Prior to tackling the Cribworks, Meader steered our raft into a calm pool near the river’s edge and laid out the complex set of rapids.
“We come down in between Telos Hole and Telos Rock,” he said, “and then in between the Mess Up holes. Then you hit the marker wave, go past Pillow Rock and Pelican Rock, the Big Pain-in-the-Butt Rock, the Little Pain-in-the-Butt Rock, the Typewriter Wave, the Guardian Rock, the Boulder pile and down the final shoot. And then the current is pushing you directly at a wall of granite called the Wailing Wall.”
My head spun. I was nervous. How could I not be? But I was also “fired up.” After a day on the water, I thought our team was ready for the challenge.
Focus. Breathe. Dig deep. And above all else, listen to your guide.
Meader shouted about the roaring river, and we followed his commands. The whirlwind ride was over within seconds, but I’ll never forget it — the jostle of the boat, the water in my face and the boulders whizzing by. As we catapulted out of the final shoot, we let out a few celebratory cries. For a split second, I thought it was over, then I saw the wall — the Wailing Wall. We were headed straight for it.
Meader had been shouting for us to paddle, but we hadn’t paddled quite hard enough. Sitting in the front left side of the raft, I was in the exact spot where we’d hit the rock. So at the last moment, I ducked down in the center of the raft.

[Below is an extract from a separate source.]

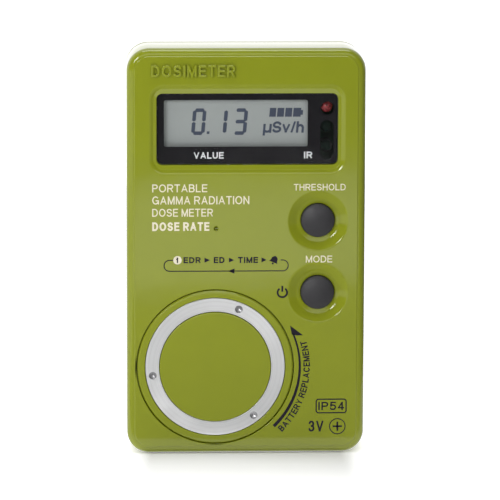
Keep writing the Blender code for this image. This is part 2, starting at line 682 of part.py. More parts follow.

With surprising force, we bounced off Wailing Wall. Clutching my paddle at the center of the raft, I watched as the rock scraped over where I had been sitting. Close call.
That’s why you sign a waiver before whitewater rafting. It’s fun. It’s exciting. But injuries can happen, just like with any other sport. For this reason, rafting might not be everyone’s cup of tea, but I, for one, would do it again.
As we drifted away from the wall, I regained my seat and my composure. The beautiful Penobscot stretched out ahead of us. Proud of our accomplishment, we were all smiles.